■徳島は外国人選手に頼らない
5位の磐田が4位の徳島をホームに迎えた一戦は、徳島が2対0で勝利を飾った。
キックオフ早々の7分、デザインされたCKから清武功睴がヘディングシュートを決める。22分には相手のハンドでPKを獲得し、キャプテンの岩尾憲が右足できっちり流し込んだ。
シュート数ではホームチームが上回った。磐田の16本に対して、徳島は5本にとどまっている。ボール支配率でも劣った。「守備の時間帯が長く、ボールを握る時間帯は少なかった」とは、試合後のリカルド・ロドリゲス監督である。同時に、スペイン人指揮官は「そういう時間帯もある。終盤は耐える時間が長くなったが、2点差を生かしながら良い試合運びができた」とも付け加えた。
7節終了時点で首位の長崎、2位の大宮アルディージャ、4位のアビスパ福岡、5位のアルビレックス新潟らは、外国人選手が常時ピッチに立っている。6位のヴァンフォーレ甲府、7位の京都、10位の磐田らも同様だ。

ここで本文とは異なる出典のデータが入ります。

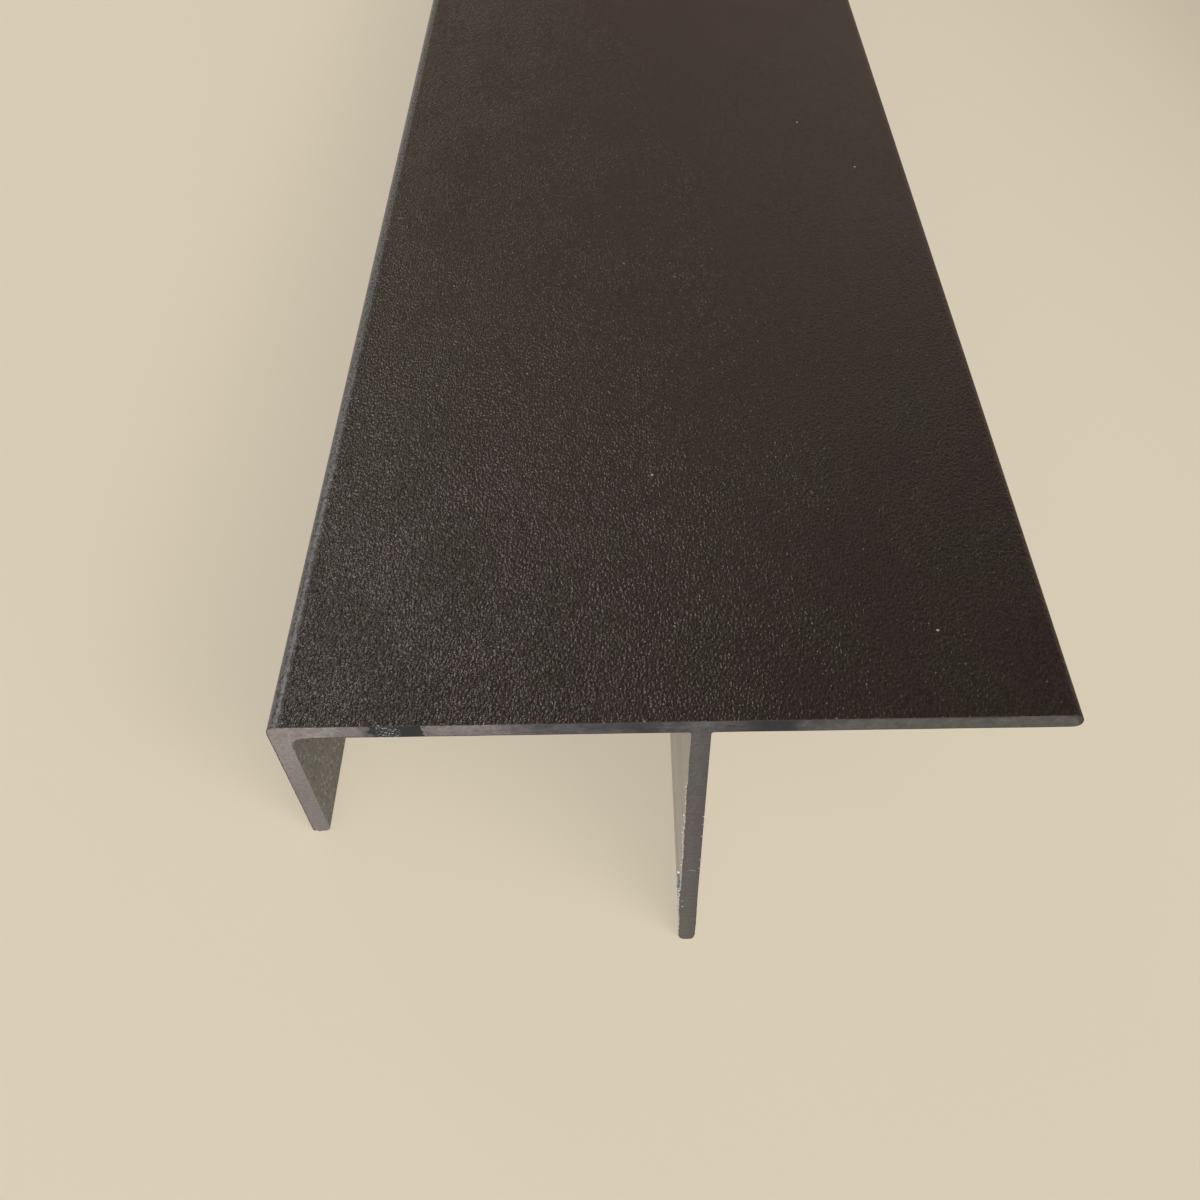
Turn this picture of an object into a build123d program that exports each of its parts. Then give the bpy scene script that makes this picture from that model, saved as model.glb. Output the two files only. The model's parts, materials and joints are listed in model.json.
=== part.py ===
from build123d import *
from math import asin, atan2, degrees, hypot
import os

# Driving sizes, in millimetres
# Heights run from the plate's top face down to a leg's tip.
plate_width = 60.0
plate_thickness = 1.5
short_leg_height = 16.0
short_leg_thickness = 1.5
long_leg_height = 40.0
long_leg_thickness = 1.5
channel_width = 30.0  # clear gap between the two legs
stock_length = 1000.0  # sawn square at both ends

# Corner radii of the die, in millimetres
outer_corner_radius = 0.8  # where the plate's top face turns down the short leg
flange_top_radius = 0.8
flange_underside_radius = 0.6
short_leg_root_radius = 1.2
long_leg_root_radius = 0.25
short_leg_outer_tip_radius = 0.2  # left almost sharp
short_leg_inner_tip_radius = 0.5
long_leg_tip_radius = 0.5

# The two roundings at one edge may share at most this much of its wall.
rounded_share = 0.94


def fit_pair(first_radius, second_radius, wall):
    # Two radii that meet across one wall, made smaller together where the wall is too thin for them.
    scale = min(1.0, rounded_share * wall / (first_radius + second_radius))
    return first_radius * scale, second_radius * scale


def round_corner(section, x, y, radius):
    corner = section.vertices().sort_by_distance((x, y, 0))[0]
    fillet(corner, radius)


# Where the long leg stands, counted from the short leg's outer face
long_leg_left = short_leg_thickness + channel_width
long_leg_right = long_leg_left + long_leg_thickness

flange_radii = fit_pair(flange_top_radius, flange_underside_radius, plate_thickness)
short_tip_radii = fit_pair(short_leg_outer_tip_radius, short_leg_inner_tip_radius, short_leg_thickness)
long_tip_radii = fit_pair(long_leg_tip_radius, long_leg_tip_radius, long_leg_thickness)

# The section, drawn upright: X runs across the plate and Y up, from the outer top corner
with BuildSketch() as section:
    Rectangle(plate_width, plate_thickness, align=(Align.MIN, Align.MAX))
    Rectangle(short_leg_thickness, short_leg_height, align=(Align.MIN, Align.MAX))
    with Locations((long_leg_left, 0)):
        Rectangle(long_leg_thickness, long_leg_height, align=(Align.MIN, Align.MAX))

    # Outer edges of the coated face
    round_corner(section, 0, 0, outer_corner_radius)
    round_corner(section, plate_width, 0, flange_radii[0])
    round_corner(section, plate_width, -plate_thickness, flange_radii[1])

    # Roots of the legs
    round_corner(section, short_leg_thickness, -plate_thickness, short_leg_root_radius)
    round_corner(section, long_leg_left, -plate_thickness, long_leg_root_radius)
    round_corner(section, long_leg_right, -plate_thickness, long_leg_root_radius)

    # Tips of the legs
    round_corner(section, 0, -short_leg_height, short_tip_radii[0])
    round_corner(section, short_leg_thickness, -short_leg_height, short_tip_radii[1])
    round_corner(section, long_leg_left, -long_leg_height, long_tip_radii[0])
    round_corner(section, long_leg_right, -long_leg_height, long_tip_radii[1])

# At rest with the coated face up, the stock leans onto both leg tips.
# The floor touches the rounding of each tip's outer corner, so it is the common tangent of those two circles.
tip_run = long_leg_left + long_tip_radii[0] - short_tip_radii[0]
tip_drop = (long_leg_height - long_tip_radii[0]) - (short_leg_height - short_tip_radii[0])
radius_step = long_tip_radii[0] - short_tip_radii[0]
lean = degrees(atan2(tip_drop, tip_run) + asin(radius_step / hypot(tip_run, tip_drop)))

# The leaning section runs along +Y, and its near sawn end faces -Y.
leaning_section = Plane.XZ * Rot(Z=lean) * section.sketch
stock = extrude(leaning_section, amount=stock_length, dir=(0, 1, 0))

# The origin is the middle of the footprint, on the floor.
box = stock.bounding_box()
stock = Pos(-box.center().X, -box.center().Y, -box.min.Z) * stock

os.makedirs("parts", exist_ok=True)
export_step(stock, "parts/extruded_profile.step")

print(f"lean {lean:.4f} degrees, box {box.size.X:.3f} x {box.size.Y:.3f} x {box.size.Z:.3f} mm")
print(f"section {stock.volume / stock_length:.2f} square millimetres")
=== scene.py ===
import bmesh
import bpy
import json
import math
from mathutils import Matrix, Vector, noise


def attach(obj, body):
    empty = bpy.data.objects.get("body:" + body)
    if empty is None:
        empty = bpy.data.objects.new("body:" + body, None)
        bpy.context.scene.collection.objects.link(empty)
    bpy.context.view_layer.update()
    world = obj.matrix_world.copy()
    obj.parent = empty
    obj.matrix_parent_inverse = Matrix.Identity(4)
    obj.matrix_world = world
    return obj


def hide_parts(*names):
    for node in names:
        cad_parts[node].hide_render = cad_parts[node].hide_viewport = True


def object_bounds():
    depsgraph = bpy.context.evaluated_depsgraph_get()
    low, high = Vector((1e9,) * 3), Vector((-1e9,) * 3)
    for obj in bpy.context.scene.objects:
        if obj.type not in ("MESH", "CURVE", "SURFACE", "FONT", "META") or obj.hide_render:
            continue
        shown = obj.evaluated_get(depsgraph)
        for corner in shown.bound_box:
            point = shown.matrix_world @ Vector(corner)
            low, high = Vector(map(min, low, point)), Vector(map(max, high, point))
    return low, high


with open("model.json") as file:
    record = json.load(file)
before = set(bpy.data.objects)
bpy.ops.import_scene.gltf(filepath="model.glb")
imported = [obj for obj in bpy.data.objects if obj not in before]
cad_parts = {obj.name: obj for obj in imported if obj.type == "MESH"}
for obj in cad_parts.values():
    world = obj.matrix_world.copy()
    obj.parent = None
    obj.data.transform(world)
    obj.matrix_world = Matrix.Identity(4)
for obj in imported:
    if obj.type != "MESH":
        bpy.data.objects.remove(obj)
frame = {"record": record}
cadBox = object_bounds()
millimetre = 0.001
print("frame loaded")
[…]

得点ランキングの上位にも、外国人選手の名前が並ぶ。ピーター・ウタカ(京都)、ファビオ(新潟)、ルカオ(ツエーゲン金沢)、ドゥドゥ、ジュニオール・バホス(いずれも甲府)、ルキアン(磐田)、イウリ(レノファ山口)らが、それぞれ得点源なっている。
そうした状況に照らすと、3位の徳島は異質だ。
DFのドゥシャンとジエゴを抱えているが、再開後はどちらも出場していない。日本人選手のみのチーム編成で、3勝1分1敗の成績を残しているのだ。同じように外国人選手を起用していないチームはあるが、上位に食い込んでいるのは徳島だけである。
外国人選手に頼らない戦いは、継続性を土台としている。J1昇格プレーオフでJ1湘南ベルマーレとの最終決戦まで勝ち上がった昨シーズンのメンバーから、GK梶川裕嗣(横浜F・マリノス)、CBヨルディ・バイス(京都)、MF野村直輝(大分トリニータ)らの主力を失ったものの、チームの軸はブレていない。4年目を迎えたロドリゲス監督のもとで、攻守において一人ひとりのタスクが整理されているのだ。
栃木SCから完全移籍した西谷和希、名古屋グランパスから期限付き移籍の杉森孝起、鹿島アントラーズ所属で昨シーズンまで金沢に在籍した垣田裕睴らの新加入選手は、2月の開幕時点ですでにスタメン起用されていた。選手が入れ替わってもチームの基本コンセプトは変わらず、ポジションごとの役割がはっきりしているからなのだろう。
磐田戦では相手が中央を締めたら両サイドを使い、前からハメようとしてきたら最前線の垣田裕睴へロングボールを預けた。ロドリゲス監督は3バックと4バックを使い分け、試合中にもシステムを変更するが、選手の立ち位置が変わることによる混乱は見当たらない。選手が入れ替わっても、クオリティを保つこともできている。
個の力が際立つ外国人選手がいないなかでも、ここまで7試合でリーグ最多の16得点を記録している。主力の長期離脱といったアクシデントに見舞われない限り、徳島は上位をキープしていきそうだ。